■ WHAT YOU ARE ASKED TO DO:
Output an exact reproduction of the data.

■ DATA:
######

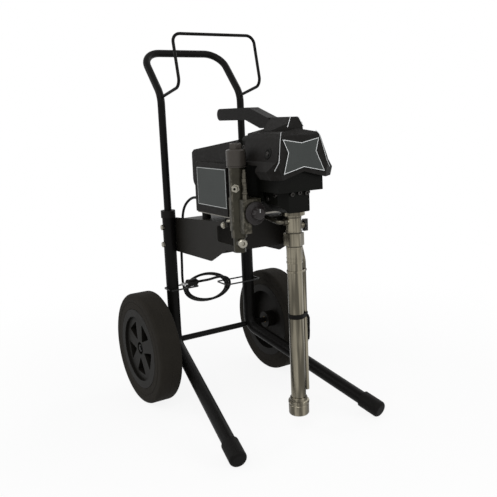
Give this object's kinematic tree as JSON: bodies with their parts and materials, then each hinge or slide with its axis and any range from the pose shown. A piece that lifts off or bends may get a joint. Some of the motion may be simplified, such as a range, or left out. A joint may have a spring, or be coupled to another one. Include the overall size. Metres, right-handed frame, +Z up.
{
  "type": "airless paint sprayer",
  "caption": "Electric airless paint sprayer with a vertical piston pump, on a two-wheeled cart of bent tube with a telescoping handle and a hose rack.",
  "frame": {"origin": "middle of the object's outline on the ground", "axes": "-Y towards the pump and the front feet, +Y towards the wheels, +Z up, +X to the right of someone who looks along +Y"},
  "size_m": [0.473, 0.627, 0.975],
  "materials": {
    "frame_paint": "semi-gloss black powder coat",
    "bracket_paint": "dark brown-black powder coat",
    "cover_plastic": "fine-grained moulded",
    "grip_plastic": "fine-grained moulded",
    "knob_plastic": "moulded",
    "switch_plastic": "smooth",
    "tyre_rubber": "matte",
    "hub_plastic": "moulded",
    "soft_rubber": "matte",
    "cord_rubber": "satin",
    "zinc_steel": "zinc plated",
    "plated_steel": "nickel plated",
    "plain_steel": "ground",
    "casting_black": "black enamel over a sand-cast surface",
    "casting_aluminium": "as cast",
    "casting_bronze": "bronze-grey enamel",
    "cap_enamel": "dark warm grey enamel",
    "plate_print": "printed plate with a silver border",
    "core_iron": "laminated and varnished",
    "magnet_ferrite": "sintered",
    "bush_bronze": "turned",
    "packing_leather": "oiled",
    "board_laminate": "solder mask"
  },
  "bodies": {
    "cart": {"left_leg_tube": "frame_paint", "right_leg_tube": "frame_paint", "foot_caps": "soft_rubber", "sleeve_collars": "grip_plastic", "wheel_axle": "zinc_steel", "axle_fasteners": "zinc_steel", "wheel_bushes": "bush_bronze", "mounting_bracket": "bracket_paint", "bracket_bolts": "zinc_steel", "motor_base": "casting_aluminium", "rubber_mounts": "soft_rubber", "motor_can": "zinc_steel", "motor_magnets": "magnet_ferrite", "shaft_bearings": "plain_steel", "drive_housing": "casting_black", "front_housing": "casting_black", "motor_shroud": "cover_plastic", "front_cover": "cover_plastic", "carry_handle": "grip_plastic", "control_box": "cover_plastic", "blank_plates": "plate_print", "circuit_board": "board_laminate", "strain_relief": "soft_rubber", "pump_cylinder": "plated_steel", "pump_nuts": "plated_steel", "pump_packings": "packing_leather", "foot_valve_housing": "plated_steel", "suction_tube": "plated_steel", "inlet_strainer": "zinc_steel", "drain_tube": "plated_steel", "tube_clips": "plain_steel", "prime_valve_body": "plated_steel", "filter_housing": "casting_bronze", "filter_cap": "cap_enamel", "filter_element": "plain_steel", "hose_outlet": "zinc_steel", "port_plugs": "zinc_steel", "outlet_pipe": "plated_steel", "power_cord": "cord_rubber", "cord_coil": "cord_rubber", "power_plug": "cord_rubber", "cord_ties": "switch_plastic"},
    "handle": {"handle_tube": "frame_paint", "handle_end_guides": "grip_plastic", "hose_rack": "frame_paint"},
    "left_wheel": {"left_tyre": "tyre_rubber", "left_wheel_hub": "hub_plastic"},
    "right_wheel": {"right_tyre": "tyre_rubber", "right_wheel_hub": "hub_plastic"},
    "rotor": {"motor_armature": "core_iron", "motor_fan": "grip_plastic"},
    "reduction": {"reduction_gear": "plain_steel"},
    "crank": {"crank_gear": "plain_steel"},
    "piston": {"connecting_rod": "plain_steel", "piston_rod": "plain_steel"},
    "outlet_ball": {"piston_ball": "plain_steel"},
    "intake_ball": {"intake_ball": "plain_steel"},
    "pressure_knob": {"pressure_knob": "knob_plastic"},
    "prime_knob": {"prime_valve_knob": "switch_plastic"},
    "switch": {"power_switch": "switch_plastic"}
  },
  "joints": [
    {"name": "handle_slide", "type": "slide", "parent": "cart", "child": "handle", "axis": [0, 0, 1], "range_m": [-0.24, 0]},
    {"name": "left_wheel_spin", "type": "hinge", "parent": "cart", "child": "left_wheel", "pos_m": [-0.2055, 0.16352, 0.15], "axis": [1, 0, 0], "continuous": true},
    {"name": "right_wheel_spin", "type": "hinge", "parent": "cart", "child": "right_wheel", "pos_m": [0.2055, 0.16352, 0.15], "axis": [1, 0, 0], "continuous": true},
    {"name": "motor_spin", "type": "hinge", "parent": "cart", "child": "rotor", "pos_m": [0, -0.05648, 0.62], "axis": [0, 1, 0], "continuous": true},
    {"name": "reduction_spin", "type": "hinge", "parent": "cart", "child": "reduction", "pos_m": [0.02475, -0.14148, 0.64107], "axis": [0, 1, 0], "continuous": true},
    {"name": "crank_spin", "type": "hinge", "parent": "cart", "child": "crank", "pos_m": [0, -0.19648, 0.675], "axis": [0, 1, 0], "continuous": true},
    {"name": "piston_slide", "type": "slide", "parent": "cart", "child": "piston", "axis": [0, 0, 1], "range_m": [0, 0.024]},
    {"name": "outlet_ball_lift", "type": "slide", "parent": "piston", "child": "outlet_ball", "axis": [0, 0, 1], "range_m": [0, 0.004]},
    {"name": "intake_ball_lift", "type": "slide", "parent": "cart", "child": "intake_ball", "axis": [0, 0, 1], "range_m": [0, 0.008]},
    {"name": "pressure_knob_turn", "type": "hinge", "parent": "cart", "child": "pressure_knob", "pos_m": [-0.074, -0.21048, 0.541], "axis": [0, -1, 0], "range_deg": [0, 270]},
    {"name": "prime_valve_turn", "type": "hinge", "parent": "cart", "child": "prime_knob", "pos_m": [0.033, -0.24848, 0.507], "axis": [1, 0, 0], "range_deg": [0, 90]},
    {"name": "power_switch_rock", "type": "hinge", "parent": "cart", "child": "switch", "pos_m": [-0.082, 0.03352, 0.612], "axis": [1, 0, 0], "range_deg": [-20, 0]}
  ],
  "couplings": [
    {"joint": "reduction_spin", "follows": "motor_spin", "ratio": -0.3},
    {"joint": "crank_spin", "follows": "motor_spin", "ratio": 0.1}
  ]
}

######

■ FINISHED ANSWER:
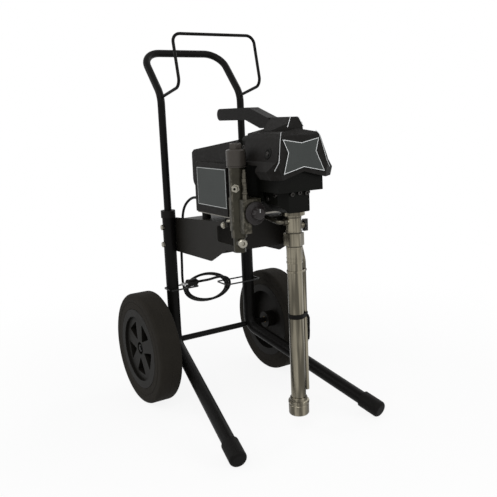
Give this object's kinematic tree as JSON: bodies with their parts and materials, then each hinge or slide with its axis and any range from the pose shown. A piece that lifts off or bends may get a joint. Some of the motion may be simplified, such as a range, or left out. A joint may have a spring, or be coupled to another one. Include the overall size. Metres, right-handed frame, +Z up.
{
  "type": "airless paint sprayer",
  "caption": "Electric airless paint sprayer with a vertical piston pump, on a two-wheeled cart of bent tube with a telescoping handle and a hose rack.",
  "frame": {"origin": "middle of the object's outline on the ground", "axes": "-Y towards the pump and the front feet, +Y towards the wheels, +Z up, +X to the right of someone who looks along +Y"},
  "size_m": [0.473, 0.627, 0.975],
  "materials": {
    "frame_paint": "semi-gloss black powder coat",
    "bracket_paint": "dark brown-black powder coat",
    "cover_plastic": "fine-grained moulded",
    "grip_plastic": "fine-grained moulded",
    "knob_plastic": "moulded",
    "switch_plastic": "smooth",
    "tyre_rubber": "matte",
    "hub_plastic": "moulded",
    "soft_rubber": "matte",
    "cord_rubber": "satin",
    "zinc_steel": "zinc plated",
    "plated_steel": "nickel plated",
    "plain_steel": "ground",
    "casting_black": "black enamel over a sand-cast surface",
    "casting_aluminium": "as cast",
    "casting_bronze": "bronze-grey enamel",
    "cap_enamel": "dark warm grey enamel",
    "plate_print": "printed plate with a silver border",
    "core_iron": "laminated and varnished",
    "magnet_ferrite": "sintered",
    "bush_bronze": "turned",
    "packing_leather": "oiled",
    "board_laminate": "solder mask"
  },
  "bodies": {
    "cart": {"left_leg_tube": "frame_paint", "right_leg_tube": "frame_paint", "foot_caps": "soft_rubber", "sleeve_collars": "grip_plastic", "wheel_axle": "zinc_steel", "axle_fasteners": "zinc_steel", "wheel_bushes": "bush_bronze", "mounting_bracket": "bracket_paint", "bracket_bolts": "zinc_steel", "motor_base": "casting_aluminium", "rubber_mounts": "soft_rubber", "motor_can": "zinc_steel", "motor_magnets": "magnet_ferrite", "shaft_bearings": "plain_steel", "drive_housing": "casting_black", "front_housing": "casting_black", "motor_shroud": "cover_plastic", "front_cover": "cover_plastic", "carry_handle": "grip_plastic", "control_box": "cover_plastic", "blank_plates": "plate_print", "circuit_board": "board_laminate", "strain_relief": "soft_rubber", "pump_cylinder": "plated_steel", "pump_nuts": "plated_steel", "pump_packings": "packing_leather", "foot_valve_housing": "plated_steel", "suction_tube": "plated_steel", "inlet_strainer": "zinc_steel", "drain_tube": "plated_steel", "tube_clips": "plain_steel", "prime_valve_body": "plated_steel", "filter_housing": "casting_bronze", "filter_cap": "cap_enamel", "filter_element": "plain_steel", "hose_outlet": "zinc_steel", "port_plugs": "zinc_steel", "outlet_pipe": "plated_steel", "power_cord": "cord_rubber", "cord_coil": "cord_rubber", "power_plug": "cord_rubber", "cord_ties": "switch_plastic"},
    "handle": {"handle_tube": "frame_paint", "handle_end_guides": "grip_plastic", "hose_rack": "frame_paint"},
    "left_wheel": {"left_tyre": "tyre_rubber", "left_wheel_hub": "hub_plastic"},
    "right_wheel": {"right_tyre": "tyre_rubber", "right_wheel_hub": "hub_plastic"},
    "rotor": {"motor_armature": "core_iron", "motor_fan": "grip_plastic"},
    "reduction": {"reduction_gear": "plain_steel"},
    "crank": {"crank_gear": "plain_steel"},
    "piston": {"connecting_rod": "plain_steel", "piston_rod": "plain_steel"},
    "outlet_ball": {"piston_ball": "plain_steel"},
    "intake_ball": {"intake_ball": "plain_steel"},
    "pressure_knob": {"pressure_knob": "knob_plastic"},
    "prime_knob": {"prime_valve_knob": "switch_plastic"},
    "switch": {"power_switch": "switch_plastic"}
  },
  "joints": [
    {"name": "handle_slide", "type": "slide", "parent": "cart", "child": "handle", "axis": [0, 0, 1], "range_m": [-0.24, 0]},
    {"name": "left_wheel_spin", "type": "hinge", "parent": "cart", "child": "left_wheel", "pos_m": [-0.2055, 0.16352, 0.15], "axis": [1, 0, 0], "continuous": true},
    {"name": "right_wheel_spin", "type": "hinge", "parent": "cart", "child": "right_wheel", "pos_m": [0.2055, 0.16352, 0.15], "axis": [1, 0, 0], "continuous": true},
    {"name": "motor_spin", "type": "hinge", "parent": "cart", "child": "rotor", "pos_m": [0, -0.05648, 0.62], "axis": [0, 1, 0], "continuous": true},
    {"name": "reduction_spin", "type": "hinge", "parent": "cart", "child": "reduction", "pos_m": [0.02475, -0.14148, 0.64107], "axis": [0, 1, 0], "continuous": true},
    {"name": "crank_spin", "type": "hinge", "parent": "cart", "child": "crank", "pos_m": [0, -0.19648, 0.675], "axis": [0, 1, 0], "continuous": true},
    {"name": "piston_slide", "type": "slide", "parent": "cart", "child": "piston", "axis": [0, 0, 1], "range_m": [0, 0.024]},
    {"name": "outlet_ball_lift", "type": "slide", "parent": "piston", "child": "outlet_ball", "axis": [0, 0, 1], "range_m": [0, 0.004]},
    {"name": "intake_ball_lift", "type": "slide", "parent": "cart", "child": "intake_ball", "axis": [0, 0, 1], "range_m": [0, 0.008]},
    {"name": "pressure_knob_turn", "type": "hinge", "parent": "cart", "child": "pressure_knob", "pos_m": [-0.074, -0.21048, 0.541], "axis": [0, -1, 0], "range_deg": [0, 270]},
    {"name": "prime_valve_turn", "type": "hinge", "parent": "cart", "child": "prime_knob", "pos_m": [0.033, -0.24848, 0.507], "axis": [1, 0, 0], "range_deg": [0, 90]},
    {"name": "power_switch_rock", "type": "hinge", "parent": "cart", "child": "switch", "pos_m": [-0.082, 0.03352, 0.612], "axis": [1, 0, 0], "range_deg": [-20, 0]}
  ],
  "couplings": [
    {"joint": "reduction_spin", "follows": "motor_spin", "ratio": -0.3},
    {"joint": "crank_spin", "follows": "motor_spin", "ratio": 0.1}
  ]
}